Recuerdo como si fuera hoy la circunstancia exacta, hasta el más mínimo detalle, en que lo leí por primera vez. A los tiernos 17, como en la canción de Violeta Parra, viajaba con la mochila a las espaldas un verano austral por un abrupto camino de montaña a la caja de un camión junto a cholos icholitas cargados de productos por mercadear rumbo a Oruro. El libro que abría entonces hablaba en sus primeros capítulos de la miserable ciudad colonial olvidada de la mano de Dios que había dejado atrás hacía un par de horas: Potosí. Recuerdo la sorpresa de descubrir que esta misma ciudad había sido una febril y lujosa metrópolis, una de las más pobladas del siglo XVII, en la cual se podía incluso asistir a la ópera. Y ¿qué quedaba de todo aquello? Nada, absolutamente nada. Nada más que miseria y desolación. Igual que no quedaba ni una sola onza de plata en las entrañas del cerro de Potosí, que los mineros y portadores todavía seguían perforando por migajas devaluadas de estaño.
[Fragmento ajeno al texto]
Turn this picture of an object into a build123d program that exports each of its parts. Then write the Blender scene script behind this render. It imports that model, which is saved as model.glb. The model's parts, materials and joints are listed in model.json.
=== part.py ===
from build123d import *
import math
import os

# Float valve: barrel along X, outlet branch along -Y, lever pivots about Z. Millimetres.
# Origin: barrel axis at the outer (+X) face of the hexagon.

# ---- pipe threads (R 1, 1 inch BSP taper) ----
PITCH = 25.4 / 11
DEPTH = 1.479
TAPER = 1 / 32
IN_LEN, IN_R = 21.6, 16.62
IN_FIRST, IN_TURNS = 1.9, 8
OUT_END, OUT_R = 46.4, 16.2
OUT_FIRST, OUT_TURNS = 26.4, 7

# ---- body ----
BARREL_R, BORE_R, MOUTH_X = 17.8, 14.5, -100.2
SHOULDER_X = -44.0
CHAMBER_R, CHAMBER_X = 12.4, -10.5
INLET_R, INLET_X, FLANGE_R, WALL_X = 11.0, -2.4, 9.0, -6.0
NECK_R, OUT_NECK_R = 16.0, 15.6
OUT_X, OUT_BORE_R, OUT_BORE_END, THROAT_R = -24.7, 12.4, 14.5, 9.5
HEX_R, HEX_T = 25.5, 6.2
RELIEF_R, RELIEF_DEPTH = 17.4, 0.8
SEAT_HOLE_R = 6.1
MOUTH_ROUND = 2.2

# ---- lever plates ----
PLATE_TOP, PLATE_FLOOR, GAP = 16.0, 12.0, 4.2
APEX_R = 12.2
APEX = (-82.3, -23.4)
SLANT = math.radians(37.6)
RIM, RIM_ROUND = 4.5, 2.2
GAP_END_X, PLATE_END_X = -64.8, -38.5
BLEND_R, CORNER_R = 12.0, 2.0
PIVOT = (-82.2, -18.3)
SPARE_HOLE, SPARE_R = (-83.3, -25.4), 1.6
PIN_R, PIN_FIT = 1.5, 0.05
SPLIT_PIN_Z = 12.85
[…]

Sobra decir que en aquellos días este tierno lector que yo era ya había hecho sus primeros pasos con Marx y Althusser en el curso de ingreso de la universidad y no era del todo inocente, pero el impacto de aquella lectura iniciática no tenía punto de comparación. Porque la acumulación originaria de capital que había permitido la Revolución Industrial, de la cual hablaba Marx, había salido de allá, del desolado paraje que nadie quería ver, del expolio y saqueo de Potosí. El libro al cual me refiero era, por supuesto, Las venas abiertas de América Latina, la obra de cabecera de la idealista generación que me precedía, que había intentado infructuosamente cambiar el trágico destino latinoamericano a costa de su propia sangre.
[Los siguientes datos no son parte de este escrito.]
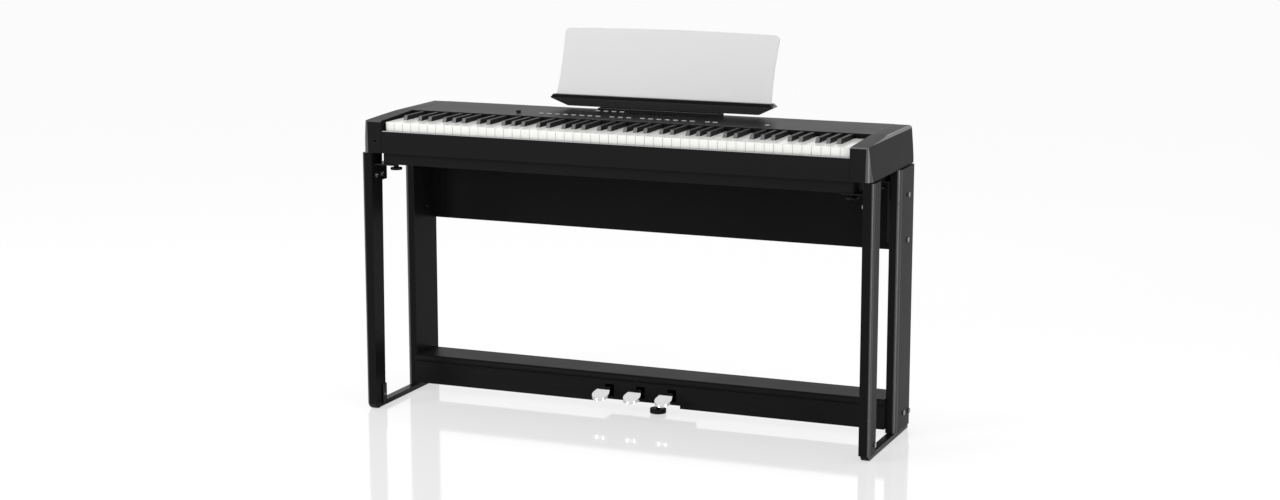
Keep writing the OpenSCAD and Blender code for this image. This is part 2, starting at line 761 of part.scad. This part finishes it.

Muchos años después Eduardo Galeano renegaría un poco de aquel libro de juventud ya demasiado célebre que había publicado el 1971, con sólo 31 años, porque, confesaba, sus conocimientos de entonces no estaban a la altura de la ambición de Las venas abiertas de América Latina, un exhaustivo estudio de historia y economía política del subcontinente sudamericano desde la depredación de la conquista al expolio del imperialismo norteamericano en el siglo XX. Y es cierto que mucho más conseguida y rigurosa fue su trilogía Memoria del fuego, integrada por Los nacimientos (1982), Las caras y las máscaras (1984) y El siglo del viento (1986), o incluso su descarnado testigo de las dictaduras argentina y uruguaya Días y noches de amor y de guerra (1978) tenía quizás una eficacia política inmediata superior.

Pero en todo caso, en Las venas abiertas de América Latina ya brillaba el germen de esta rara virtud que Eduardo Galeano desplegaría con maestría en el conjunto de su obra, incluso en los textos, se diría que menores, en los cuales se ocupó de sus pasiones, como El fútbol a sol y a sombra (1995): la pasión por el Nacional de Uruguay que compartió con su viejo compañero de ruta Mario Benedetti.
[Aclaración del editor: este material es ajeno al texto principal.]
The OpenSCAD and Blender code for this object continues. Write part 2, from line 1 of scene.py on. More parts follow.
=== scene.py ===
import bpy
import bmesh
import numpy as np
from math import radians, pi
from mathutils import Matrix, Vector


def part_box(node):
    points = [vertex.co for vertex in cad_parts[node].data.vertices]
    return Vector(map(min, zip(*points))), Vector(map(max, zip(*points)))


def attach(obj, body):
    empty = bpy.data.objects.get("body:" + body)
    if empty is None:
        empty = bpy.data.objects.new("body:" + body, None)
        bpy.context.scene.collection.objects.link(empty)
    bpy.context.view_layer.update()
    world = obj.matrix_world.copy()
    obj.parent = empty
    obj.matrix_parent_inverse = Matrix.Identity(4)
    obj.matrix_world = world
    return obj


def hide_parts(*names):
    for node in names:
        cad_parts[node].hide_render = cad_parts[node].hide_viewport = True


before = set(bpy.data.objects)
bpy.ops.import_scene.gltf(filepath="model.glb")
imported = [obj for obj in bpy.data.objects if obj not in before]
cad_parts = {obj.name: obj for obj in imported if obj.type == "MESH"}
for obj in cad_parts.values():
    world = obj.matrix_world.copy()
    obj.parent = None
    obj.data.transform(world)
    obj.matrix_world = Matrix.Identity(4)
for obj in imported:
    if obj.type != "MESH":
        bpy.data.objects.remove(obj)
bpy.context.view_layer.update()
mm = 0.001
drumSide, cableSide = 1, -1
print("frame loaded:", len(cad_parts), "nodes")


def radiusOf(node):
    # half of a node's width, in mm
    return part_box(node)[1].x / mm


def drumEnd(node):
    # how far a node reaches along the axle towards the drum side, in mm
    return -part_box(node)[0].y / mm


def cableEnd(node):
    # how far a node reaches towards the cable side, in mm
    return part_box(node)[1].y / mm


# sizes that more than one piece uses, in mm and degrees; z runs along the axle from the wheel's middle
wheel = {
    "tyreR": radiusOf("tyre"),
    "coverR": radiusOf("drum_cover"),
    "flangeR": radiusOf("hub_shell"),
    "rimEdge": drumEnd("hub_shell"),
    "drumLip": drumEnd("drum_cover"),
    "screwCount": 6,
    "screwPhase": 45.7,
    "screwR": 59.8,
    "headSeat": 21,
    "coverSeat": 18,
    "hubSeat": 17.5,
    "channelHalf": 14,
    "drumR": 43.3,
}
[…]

No me refiero a su estilo ágil y plástico, ni a su eficaz registro híbrido siempre a caballo entre la poesía, el relato, el ensayo, el testigo y la denuncia, ni siquiera a su fina y demoledora ironía; sino a su capacidad innata para convertir la perenne injusticia -de cualquier tipo, incluso la más lejana o abstracta- trabajando con la palabra en una realidad palpable, cercana y mobilizadora que irremediablemente compromete al lector, de una manera u otra, a combatirla. Sospecho que aquí radica la fuerza de Las venas abiertas..., un texto de época que nunca envejece, porque no importa cuándo, dónde o a qué edad sorprenda al lector, que siempre será una mobilizadora lectura iniciática. Si “somos lo que hacemos para cambiar lo que somos”, como decía el uruguayo, ya nunca más seremos los mismos después de leer a Galeano.